Synthesis, crystal structure and Hirshfeld surface analysis of Mn(II) coordination compounds with ONO-donor ligands derived from ampyrone

Abstract

Four manganese(II) coordination compounds, [Mn2(L1)2(NCS)2(MeOH)2] (1) [Mn(HL2)2(NCS)2(MeOH)2] (2) [Mn2(L3)2(NCS)2(MeOH)2] (3) and [Mn(HL3)2(NCS)2(MeOH)2] (4) have been synthesized from the reaction of MnCl2·4H2O, KSCN and Schiff base ligands derived from 4-aminoantipyrine (HL1= (E)-4-((2-hydroxybenzylidene)amino)-1,5-dimethyl-2-phenyl-1,2-dihydro-3H-pyrazol-3-one; HL2 = (E)-4-((2-hydroxy-3-methoxybenzylidene)amino)-1,5-dimethyl-2-phenyl-1,2-dihydro-3H-pyrazol-3-one and HL3 = (E)-4-((5-bromo-2-hydroxybenzylidene)amino)-1,5-dimethyl-2-phenyl-1,2-dihydro-3H-pyrazol-3-one) in methanol and the products have been characterized with single crystal X-ray diffraction (SC-XRD). The detailed studies involve the synthesis, crystal structure, FT-IR spectroscopy, UV–Vis spectroscopy, bond sum valence calculations, elemental and Hirshfeld surface analyses. In the case of 1 and 3, the phenolate bridged dinuclear MnII complexes are formed by chelating two Schiff base ligands, two thiocyanates and two methanol molecules and two crystallographically equivalent MnII ions are connected together by phenolate oxygen with the Mn···Mn distance of 3.1618(4) (in 1) and 3.1910(6) Å (in 3). In the case of 2 and 4, the octahedral coordination geometry of the MnII center in these mononuclear species is formed by chelating two Schiff base ligands, two thiocyanates and two methanol molecules.

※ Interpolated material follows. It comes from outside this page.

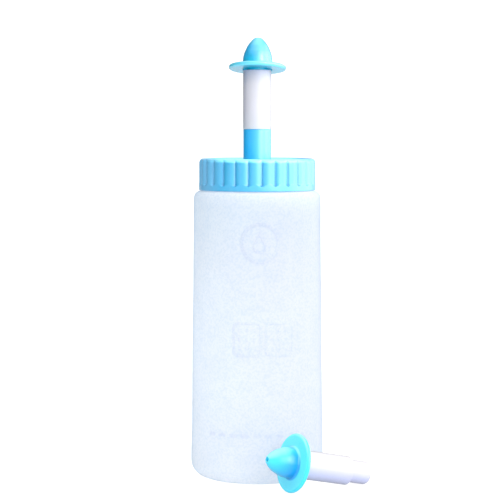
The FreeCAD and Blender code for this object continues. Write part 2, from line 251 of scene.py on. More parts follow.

The presence of intermolecular hydrogen bond in 2 leads to the formation of molecular chains within the layers. Also, the presence of efficient π···π interactions between pyrazolone and phenyl rings and intermolecular hydrogen bonding in 4 lead to the formation of molecular chains within the layers. All of the intermolecular and intramolecular interactions have been studied by Hirshfeld surface analyses.